Choosing Between Implementations¶
| Need | Tool |
|---|---|
| In-process, simple, single instance | rate.Limiter |
| In-process leaky-bucket (FIFO queueing) | Channel + ticker |
| HTTP middleware, single instance | chi/httprate or roll-your-own around rate.Limiter |
| Multi-tenant HTTP | ulule/limiter or hierarchical custom |
| Distributed counters | redis_rate (GCRA) |
| Strict pacing across fleet | Redis Lua leaky bucket |
| Adaptive to downstream | AIMD or Netflix concurrency-limits port |
| Per-method gRPC limiting | Interceptor with per-method rate.Limiter map |
| Outbound API client | rate.Limiter embedded in client; Wait per call |
| Cost guard (no overage allowed) | Distributed quota counter + circuit breaker |
When not to use a rate limiter¶
- Bounded queue suffices. A buffered channel of size N is admission control by another name. Use it if the consumer naturally paces itself.

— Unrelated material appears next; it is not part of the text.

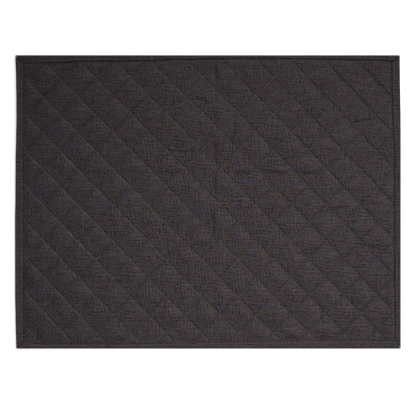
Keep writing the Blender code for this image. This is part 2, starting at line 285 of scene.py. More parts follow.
def quilt_place(x, y):
    """Counts of falling and rising rows at each point: whole numbers lie on the rows."""
    falling = math.sin(QUILT_ANGLE) * x + math.cos(QUILT_ANGLE) * y + slip(0, x, y)
    rising = math.sin(QUILT_ANGLE) * x - math.cos(QUILT_ANGLE) * y + slip(1, x, y)
    return falling / QUILT_PITCH, rising / QUILT_PITCH


def quilt_point(falling, rising):
    """The points with these counts, found by stepping towards them."""
    x = np.zeros(np.broadcast(falling, rising).shape)
    y = np.zeros_like(x)
    for _ in range(16):
        here = quilt_place(x, y)
        miss_falling = (falling - here[0]) * QUILT_PITCH
        miss_rising = (rising - here[1]) * QUILT_PITCH
        x = x + (miss_falling + miss_rising) / (2 * math.sin(QUILT_ANGLE))
        y = y + (miss_falling - miss_rising) / (2 * math.cos(QUILT_ANGLE))
        x = np.clip(x, -ROWS_REACH_X, ROWS_REACH_X)
        y = np.clip(y, -ROWS_REACH_Y, ROWS_REACH_Y)
    return x, y


def chances(seed, size):
    """A function that reads a table of random numbers between -1 and 1, repeated without end."""
    table = np.random.default_rng(seed).uniform(-1.0, 1.0, (size, size))
    return lambda i, j: table[i % size, j % size]


def noise(x, y, cell_x, cell_y, seed):
    """Smooth random waves between -1 and 1, of about this size."""
    chance = chances(seed, 256)
    across = x / cell_x + NOISE_ORIGIN
    along = y / cell_y + NOISE_ORIGIN
    i = np.floor(across).astype(int)
    j = np.floor(along).astype(int)
    u = eased(across - i)
    v = eased(along - j)
    near = chance(i, j) * (1 - u) + chance(i + 1, j) * u
    far = chance(i, j + 1) * (1 - u) + chance(i + 1, j + 1) * u
    return near * (1 - v) + far * v


def per_diamond(falling, rising, seed):
    """One random number between -1 and 1 for each diamond."""
    return chances(seed, 64)(np.floor(falling).astype(int), np.floor(rising).astype(int))


def row_distance(count):
    """Distance to the nearest stitched row, from the count of rows at each point."""
    return np.abs(count - np.round(count)) * QUILT_PITCH


def creases(x, y):
    """How far the creases lower each point, and how much painted shade darkens it along them."""
    depth = np.zeros_like(x)
    crease_shade = np.zeros_like(x)
    for (x0, y0), (x1, y1), deepest, half_width in CREASES:
        dx = x1 - x0
        dy = y1 - y0
        along = ((x - x0) * dx + (y - y0) * dy) / (dx * dx + dy * dy)
        aside = ((y - y0) * dx - (x - x0) * dy) / math.hypot(dx, dy)
        fade = eased(np.minimum(along, 1.0 - along) / CREASE_END)
        lowered = 0.5 - 0.5 * np.tanh(aside / half_width)
        depth = depth + CREASE_DEPTH * deepest * fade * lowered * np.exp(-np.abs(aside) / CREASE_RUN)
        crease_shade = np.maximum(crease_shade, fade * np.exp(-((aside / half_width) ** 2)))
    return depth, CREASE_SHADE * crease_shade


def across_mat(x, values):
    """A value that changes through these, evenly spaced, from the mat's left end to its right end."""
    place = np.clip(0.5 + x / LENGTH, 0.0, 1.0) * (len(values) - 1)
    step = np.minimum(np.floor(place).astype(int), len(values) - 2)
    table = np.array(values)
    return table[step] + (table[step + 1] - table[step]) * eased(place - step)


def to_front_right(x, y):
    """0 at the back left corner of the mat, 1 at the front right one."""
    return eased(0.5 + x / LENGTH * 0.5 - y / WIDTH * 0.5)


def over_mat(x, y, table):
    """A value read from a table whose lines hold at the mat's back, midway and in front."""
    back, midway, front = (across_mat(x, row) for row in table)
    towards = np.clip(2.0 * y / WIDTH, -1.0, 1.0)
    return midway + (back - midway) * eased(towards) + (front - midway) * eased(-towards)


def leaning_puff(count, x):
    """Height of a puff between falling rows: 0 on a row, 1 at its crest."""
    share = count - np.floor(count)
    crest = across_mat(x, CREST)
    up = 1.0 - (1.0 - np.clip(share / crest, 0.0, 1.0)) ** across_mat(x, RISE_POWER)
    to_row = np.clip((1.0 - share) / (1.0 - crest), 0.0, 1.0)
    sharp = 1.0 - (1.0 - to_row) ** across_mat(x, DROP_POWER)
    down = sharp + (eased(to_row) - sharp) * across_mat(x, DROP_SOFTNESS)
    return np.where(share < crest, up, down)


def even_puff(count, x, y):
    """Height of a puff between rising rows: 0 on a row, 1 half way."""
    share = count - np.floor(count)
    run = over_mat(x, y, RISING_RUN)
    middle = (1.0 - np.exp(-0.5 / run)) ** 2
    return (1.0 - np.exp(-share / run)) * (1.0 - np.exp(-(1.0 - share) / run)) / middle


def dents(falling, rising, x):
    """How far the thread itself draws the cloth down."""
    total = 0.0
    for count, depth in ((falling, FALLING_DENT), (rising, RISING_DENT)):
        distance = row_distance(count) / DENT_WIDTH
        total = total + across_mat(x, depth) * np.exp(-(distance**2))
    return total


def puckers(falling, rising):
    """Small gathers that start at the stitches and die away from them."""
    total = 0.0
    for across, along, seed in ((falling, rising, 61), (rising, falling, 64)):
        distance = row_distance(across) / PUCKER_REACH
        waves = noise(along * QUILT_PITCH, np.floor(across), PUCKER_PITCH, 1.0, seed)
        total = total + waves * distance * np.exp(1.0 - distance)
    return PUCKER_HEIGHT * total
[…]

- Concurrency cap suffices.
semaphore.Weightedfor "at most 50 in flight" — cheaper and simpler. - Circuit breaker is the right answer. If your dependency fails, stopping calls entirely (breaker open) is better than slowing them.
- The downstream has its own limiter. Respect
Retry-After, don't double-limit. - The request pattern is naturally bounded. A worker pool of 10 reading from a queue cannot exceed the queue's drain rate.
Summary¶
Rate limiting is admission control. Choose rate.Limiter (lazy-fill token bucket) for in-process, redis_rate (GCRA) for distributed, channel-and-ticker leaky bucket when you need FIFO pacing, and adaptive (AIMD or gradient-based) when downstream capacity varies.
GCRA — one timestamp, three lines, no boundary problem — is the algorithm production systems converge on. Understand it; you will see it in redis_rate, in service meshes, and in API gateways.
Always profile under load. Wait interacts with the Go scheduler's timer heap; tail latency suffers under saturation. Layer limiters cheap-first. Plan for limiter failure: open, closed, local-fallback, or circuit-break. Pick the failure mode before the outage.
The hardest part is not the code — it is choosing where to enforce, how to choose the rate, and how to fail safely. Code is twenty lines; design is the entire problem.